Step 2: Tools Needed
1 - wire stripper
1 - soldering iron
1 - solder spool
1 - tabletop vise or a third hand. You'll need this to hold the pcb board while you solder component to it.
1 - voltmeter / conitnuity checker
Step 3: Cut Male Headers to Size
Step one is to cut the header pins to size. I placed the header pins into the Arduino female headers so that I knew exactly what I needed. Then I added one pin more and that's where I cut it from the whole piece. Then I remove the one extra pin. It's a little bit tricky cutting to length when the end is in the middle of the header pin set.
Step 4: Solder Header Pins to Board
I placed the male headers so that they lined up with the contacts on the project board where there were three contacts. This will allow for having male header pins and female headers. Male AND female headers allow the board to fit the Arduino female headers and also allow for another shield to be attached to the top of the H-bridge shield if needed.
Once you have the male and female headers where you need them, go ahead and solder them to the board.
Step 5: IC Socket
Once you have the IC socket where you are happy with its location.
Solder the socket to the board.
Step 6: Finish the Assembly
1) Label the pins on the shield you are making.
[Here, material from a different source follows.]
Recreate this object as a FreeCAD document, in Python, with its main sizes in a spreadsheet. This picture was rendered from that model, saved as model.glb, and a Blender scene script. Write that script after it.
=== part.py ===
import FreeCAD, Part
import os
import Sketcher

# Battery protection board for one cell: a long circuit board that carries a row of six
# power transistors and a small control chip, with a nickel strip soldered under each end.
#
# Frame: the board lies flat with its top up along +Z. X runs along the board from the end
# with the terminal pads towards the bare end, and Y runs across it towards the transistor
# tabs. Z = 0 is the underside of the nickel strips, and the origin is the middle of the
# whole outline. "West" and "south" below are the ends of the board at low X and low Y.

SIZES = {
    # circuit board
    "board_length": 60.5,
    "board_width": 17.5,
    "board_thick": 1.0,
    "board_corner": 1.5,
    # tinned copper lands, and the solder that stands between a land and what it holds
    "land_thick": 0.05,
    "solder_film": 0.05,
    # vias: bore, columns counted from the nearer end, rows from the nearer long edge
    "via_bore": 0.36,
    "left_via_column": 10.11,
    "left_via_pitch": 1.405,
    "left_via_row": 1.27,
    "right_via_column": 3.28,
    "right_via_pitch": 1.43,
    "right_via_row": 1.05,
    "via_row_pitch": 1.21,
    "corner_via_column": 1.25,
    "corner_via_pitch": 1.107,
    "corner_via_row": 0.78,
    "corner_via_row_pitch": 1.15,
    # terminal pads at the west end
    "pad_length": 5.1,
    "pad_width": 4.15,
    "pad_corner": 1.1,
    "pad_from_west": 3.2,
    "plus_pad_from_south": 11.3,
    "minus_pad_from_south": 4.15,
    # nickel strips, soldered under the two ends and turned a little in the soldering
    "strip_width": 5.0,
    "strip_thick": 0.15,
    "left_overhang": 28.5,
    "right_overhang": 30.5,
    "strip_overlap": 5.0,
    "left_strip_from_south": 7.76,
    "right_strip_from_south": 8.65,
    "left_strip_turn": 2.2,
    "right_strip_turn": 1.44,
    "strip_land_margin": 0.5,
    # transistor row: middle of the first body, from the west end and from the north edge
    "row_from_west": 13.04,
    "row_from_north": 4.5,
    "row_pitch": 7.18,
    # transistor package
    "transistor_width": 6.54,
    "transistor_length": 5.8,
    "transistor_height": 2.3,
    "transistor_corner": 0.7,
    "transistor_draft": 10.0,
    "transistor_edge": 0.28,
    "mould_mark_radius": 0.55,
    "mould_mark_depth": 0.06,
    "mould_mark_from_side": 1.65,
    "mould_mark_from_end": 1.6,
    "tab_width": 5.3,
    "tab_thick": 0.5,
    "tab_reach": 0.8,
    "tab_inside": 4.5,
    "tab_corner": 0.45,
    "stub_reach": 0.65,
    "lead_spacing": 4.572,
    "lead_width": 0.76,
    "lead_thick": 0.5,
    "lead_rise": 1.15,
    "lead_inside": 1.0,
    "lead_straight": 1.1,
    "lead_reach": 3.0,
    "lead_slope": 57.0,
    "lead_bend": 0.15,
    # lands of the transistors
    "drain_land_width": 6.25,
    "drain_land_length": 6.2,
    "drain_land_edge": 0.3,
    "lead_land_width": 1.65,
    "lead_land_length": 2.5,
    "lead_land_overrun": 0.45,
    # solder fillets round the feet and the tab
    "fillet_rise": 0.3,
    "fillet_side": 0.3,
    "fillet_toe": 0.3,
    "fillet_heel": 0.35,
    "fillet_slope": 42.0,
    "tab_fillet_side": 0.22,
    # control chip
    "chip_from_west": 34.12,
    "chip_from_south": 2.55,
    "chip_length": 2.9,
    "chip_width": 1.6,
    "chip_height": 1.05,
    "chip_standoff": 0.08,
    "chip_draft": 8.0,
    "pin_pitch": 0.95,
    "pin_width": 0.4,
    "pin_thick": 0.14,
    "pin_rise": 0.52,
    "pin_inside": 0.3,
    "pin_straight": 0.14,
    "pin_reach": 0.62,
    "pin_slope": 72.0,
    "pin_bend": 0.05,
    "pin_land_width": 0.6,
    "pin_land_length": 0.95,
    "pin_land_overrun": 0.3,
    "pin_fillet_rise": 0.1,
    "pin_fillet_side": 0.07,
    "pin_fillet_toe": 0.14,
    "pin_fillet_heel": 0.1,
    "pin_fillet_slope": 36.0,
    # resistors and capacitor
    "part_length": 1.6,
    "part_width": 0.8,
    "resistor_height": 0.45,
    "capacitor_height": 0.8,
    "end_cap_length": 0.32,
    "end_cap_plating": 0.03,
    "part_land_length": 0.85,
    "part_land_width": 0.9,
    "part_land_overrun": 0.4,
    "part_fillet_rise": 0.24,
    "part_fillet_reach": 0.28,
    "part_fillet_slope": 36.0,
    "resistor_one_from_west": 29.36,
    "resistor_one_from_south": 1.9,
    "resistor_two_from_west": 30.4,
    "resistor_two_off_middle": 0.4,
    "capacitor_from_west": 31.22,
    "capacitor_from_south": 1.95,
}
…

Reference the Arduino board so you know what pins correspond to what.
2) Use the hookup wire to connect the pins from the h-bridge to the pins on the arduino.
3) For this project I connected pin Vcc1 on the h-bridge to the 5 volt pin.
4) I also connected the Enable pins on both sides of the h-bridge to the 5 volt pin, (Enable will always be on but this should save two output pins later). Or, you could connect each of the enable pins to one of the analog pins so that you could use PWM. This will allow for some speed control.
5) I connected h-bridge pins 1A, 2A, 3A, and 4A to pins 9, 10, 11, and 12, respectively.
6) I connected the h-bridge ground pins to the ground pins on the shield.
7) I added the mini breadboard
8) Added the pcb screw terminals
9) Added a battery connector to h-bridge pin Vcc2 and ground.
10) Then I wired h-bridge pins 1Y and 2Y to one of the pcb screw terminals
11) Then I wired h-bridge pins 3Y and 4Y to the other pcb screw terminal.